Current formation theories suggest that both Uranus and Neptune coalesced far out in the primordial protoplanetary disk, near the "carbon monoxide ice line." In this frigid region of the early solar system, temperatures were low enough for carbon monoxide gas to freeze into solid building blocks, which the growing planets then accreted as they swept through their orbital paths. Forming at this specific distance from the young Sun allowed them to gather the massive amounts of volatile ices that define their interiors today.[4]

This formation pathway explains several of the ice giants' quirks, including their high carbon enrichment and their severe depletion of nitrogen compared to Jupiter and Saturn. Accreting large quantities of carbon monoxide ice alongside water ice perfectly matches the isotopic signatures measured in their atmospheres today, tying their origin directly to the coldest reaches of the early solar nebula. It provides a cohesive narrative that links their current chemical makeup to the specific conditions present billions of years ago.[4]

While Uranus and Neptune share a similar origin story, they evolved into distinct worlds. Uranus is the lighter of the two, weighing in at 14.54 Earth masses compared to Neptune's 17. It also famously rotates on its side—an extreme axial tilt of 97.8 degrees that was likely caused by a catastrophic collision with an Earth-sized protoplanet early in its history. This severe tilt gives Uranus the most extreme seasons in the solar system, with each pole facing decades of continuous sunlight followed by decades of total darkness.[3]
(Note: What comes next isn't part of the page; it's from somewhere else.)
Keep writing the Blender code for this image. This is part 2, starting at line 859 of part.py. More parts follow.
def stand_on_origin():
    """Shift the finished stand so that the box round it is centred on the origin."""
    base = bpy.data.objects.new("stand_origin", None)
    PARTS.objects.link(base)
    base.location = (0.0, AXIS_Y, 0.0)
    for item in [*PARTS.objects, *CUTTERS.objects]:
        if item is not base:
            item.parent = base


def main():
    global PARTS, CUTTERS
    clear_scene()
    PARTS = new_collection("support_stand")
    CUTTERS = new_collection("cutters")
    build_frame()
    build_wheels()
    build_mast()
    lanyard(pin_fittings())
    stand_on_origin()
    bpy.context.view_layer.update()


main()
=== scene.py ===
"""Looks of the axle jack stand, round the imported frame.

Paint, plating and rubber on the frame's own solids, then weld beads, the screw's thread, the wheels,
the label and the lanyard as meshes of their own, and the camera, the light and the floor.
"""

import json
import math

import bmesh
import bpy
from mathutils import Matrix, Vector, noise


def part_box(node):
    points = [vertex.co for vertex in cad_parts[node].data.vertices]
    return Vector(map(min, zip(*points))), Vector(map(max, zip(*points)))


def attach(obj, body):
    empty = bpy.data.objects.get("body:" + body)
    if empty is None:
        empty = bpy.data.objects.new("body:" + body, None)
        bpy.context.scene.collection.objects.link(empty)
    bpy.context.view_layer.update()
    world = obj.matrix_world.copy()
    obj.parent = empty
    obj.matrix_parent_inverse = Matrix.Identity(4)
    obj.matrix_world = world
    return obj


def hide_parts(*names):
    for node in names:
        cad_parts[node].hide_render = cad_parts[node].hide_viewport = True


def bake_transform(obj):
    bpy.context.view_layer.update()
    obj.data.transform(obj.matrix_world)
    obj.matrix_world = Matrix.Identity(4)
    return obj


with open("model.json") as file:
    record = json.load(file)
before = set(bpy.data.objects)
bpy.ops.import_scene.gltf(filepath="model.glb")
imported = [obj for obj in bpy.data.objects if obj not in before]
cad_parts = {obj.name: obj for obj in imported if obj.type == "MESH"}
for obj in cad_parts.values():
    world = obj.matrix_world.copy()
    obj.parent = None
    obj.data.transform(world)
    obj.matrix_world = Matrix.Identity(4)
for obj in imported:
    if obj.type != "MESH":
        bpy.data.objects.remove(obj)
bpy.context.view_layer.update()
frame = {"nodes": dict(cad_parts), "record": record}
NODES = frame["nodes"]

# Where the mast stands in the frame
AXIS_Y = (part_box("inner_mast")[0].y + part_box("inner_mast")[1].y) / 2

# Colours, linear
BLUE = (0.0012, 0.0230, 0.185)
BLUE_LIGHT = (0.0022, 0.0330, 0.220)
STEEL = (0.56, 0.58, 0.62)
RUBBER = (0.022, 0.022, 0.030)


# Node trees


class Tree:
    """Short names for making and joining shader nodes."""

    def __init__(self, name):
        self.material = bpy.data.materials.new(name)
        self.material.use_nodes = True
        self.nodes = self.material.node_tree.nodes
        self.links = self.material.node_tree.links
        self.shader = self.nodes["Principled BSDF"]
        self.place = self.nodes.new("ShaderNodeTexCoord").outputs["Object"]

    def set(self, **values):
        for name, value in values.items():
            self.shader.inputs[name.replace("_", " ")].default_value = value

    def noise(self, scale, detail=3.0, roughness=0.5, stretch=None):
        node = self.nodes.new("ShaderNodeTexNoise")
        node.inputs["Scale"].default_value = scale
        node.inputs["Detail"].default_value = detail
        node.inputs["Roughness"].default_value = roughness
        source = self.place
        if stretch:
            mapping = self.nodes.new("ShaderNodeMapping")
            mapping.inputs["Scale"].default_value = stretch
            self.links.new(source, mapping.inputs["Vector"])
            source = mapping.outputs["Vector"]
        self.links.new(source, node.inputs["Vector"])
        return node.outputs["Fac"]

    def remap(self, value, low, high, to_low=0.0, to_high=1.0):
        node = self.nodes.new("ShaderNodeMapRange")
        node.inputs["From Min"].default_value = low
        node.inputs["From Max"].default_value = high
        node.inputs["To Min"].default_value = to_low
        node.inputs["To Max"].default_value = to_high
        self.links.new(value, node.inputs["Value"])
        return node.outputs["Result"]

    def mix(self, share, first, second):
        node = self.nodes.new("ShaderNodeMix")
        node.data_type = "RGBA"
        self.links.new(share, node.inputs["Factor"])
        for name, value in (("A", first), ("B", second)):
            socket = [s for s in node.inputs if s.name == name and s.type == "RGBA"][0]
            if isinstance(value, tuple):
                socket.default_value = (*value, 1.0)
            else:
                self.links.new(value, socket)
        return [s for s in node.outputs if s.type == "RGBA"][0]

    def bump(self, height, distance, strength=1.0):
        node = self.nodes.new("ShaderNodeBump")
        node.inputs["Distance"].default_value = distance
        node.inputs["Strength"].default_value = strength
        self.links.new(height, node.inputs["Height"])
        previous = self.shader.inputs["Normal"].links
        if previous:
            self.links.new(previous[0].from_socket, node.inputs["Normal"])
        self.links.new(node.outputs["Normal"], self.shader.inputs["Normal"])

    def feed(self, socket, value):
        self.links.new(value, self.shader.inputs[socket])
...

Recent observations by the James Webb Space Telescope have further highlighted Uranus's unique dynamics. Webb's infrared instruments have mapped the planet's upper atmosphere in three dimensions, revealing how its lopsided magnetic field influences auroral formations and temperature distributions. These observations confirm that Uranus's upper atmosphere is still actively cooling, a trend first noticed in the 1990s. Together with the ALMA data, these findings are painting the most detailed portrait yet of how energy and chemistry flow through the ice giant.[5]
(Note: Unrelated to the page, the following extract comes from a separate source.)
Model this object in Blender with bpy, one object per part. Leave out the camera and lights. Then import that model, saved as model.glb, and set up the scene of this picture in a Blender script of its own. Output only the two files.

Despite these remote sensing breakthroughs, significant uncertainties remain. Ground-based and space-based telescopes can only probe the uppermost layers of the atmosphere. The exact ratio of rock to ice, the precise depth of the transition zones, and the mechanics of the planet's internal dynamo are still hidden beneath thousands of kilometers of crushing gas. Remote observations provide vital clues, but they cannot replace the hard data that comes from physically sampling a planet's environment. Scientists are still forced to rely on extrapolated models to guess exactly where the gaseous atmosphere ends and the superionic ice mantle begins.[2]
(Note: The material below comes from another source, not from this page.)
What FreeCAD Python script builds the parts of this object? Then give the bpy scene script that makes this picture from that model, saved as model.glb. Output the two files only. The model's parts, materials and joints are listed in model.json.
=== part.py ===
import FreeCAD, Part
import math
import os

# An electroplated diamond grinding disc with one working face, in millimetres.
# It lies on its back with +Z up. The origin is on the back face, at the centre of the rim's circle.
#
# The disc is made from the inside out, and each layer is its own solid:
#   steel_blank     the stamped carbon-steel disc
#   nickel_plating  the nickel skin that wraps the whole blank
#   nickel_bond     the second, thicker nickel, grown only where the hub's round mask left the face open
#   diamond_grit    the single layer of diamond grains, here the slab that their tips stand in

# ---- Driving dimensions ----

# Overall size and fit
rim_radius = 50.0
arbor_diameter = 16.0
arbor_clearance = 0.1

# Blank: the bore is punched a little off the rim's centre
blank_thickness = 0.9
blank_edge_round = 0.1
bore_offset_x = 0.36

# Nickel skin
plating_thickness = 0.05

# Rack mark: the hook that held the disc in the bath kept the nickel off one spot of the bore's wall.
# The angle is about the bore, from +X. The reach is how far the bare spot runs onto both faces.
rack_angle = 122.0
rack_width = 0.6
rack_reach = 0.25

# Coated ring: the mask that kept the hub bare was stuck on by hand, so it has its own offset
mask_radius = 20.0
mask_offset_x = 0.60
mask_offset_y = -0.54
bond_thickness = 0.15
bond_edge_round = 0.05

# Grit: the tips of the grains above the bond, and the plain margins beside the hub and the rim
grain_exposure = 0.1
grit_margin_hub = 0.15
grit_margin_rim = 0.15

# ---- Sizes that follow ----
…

To definitively map the interior, the planetary science community argues that an in-situ mission is required. A dedicated Uranus Orbiter and Probe—which would drop a mass spectrometer directly into the atmosphere to sample the chemistry firsthand—has been identified as a top priority for future space exploration. Such a mission would measure the exact abundances of noble gases and isotopic ratios, providing the ground-truth data needed to confirm the remote observations and finalize our understanding of ice giant formation.[2]

Until a dedicated probe launches, our only direct measurements come from the Voyager 2 spacecraft, which performed a brief flyby in 1986. Today's discoveries rely entirely on the ingenuity of astronomers pushing the limits of modern observatories, slowly peeling back the layers of the solar system's most mysterious planets. By detecting the faint chemical whispers of carbon monoxide from billions of miles away, scientists have proven that even after decades of observation, Uranus still has profound secrets to reveal.[3][6]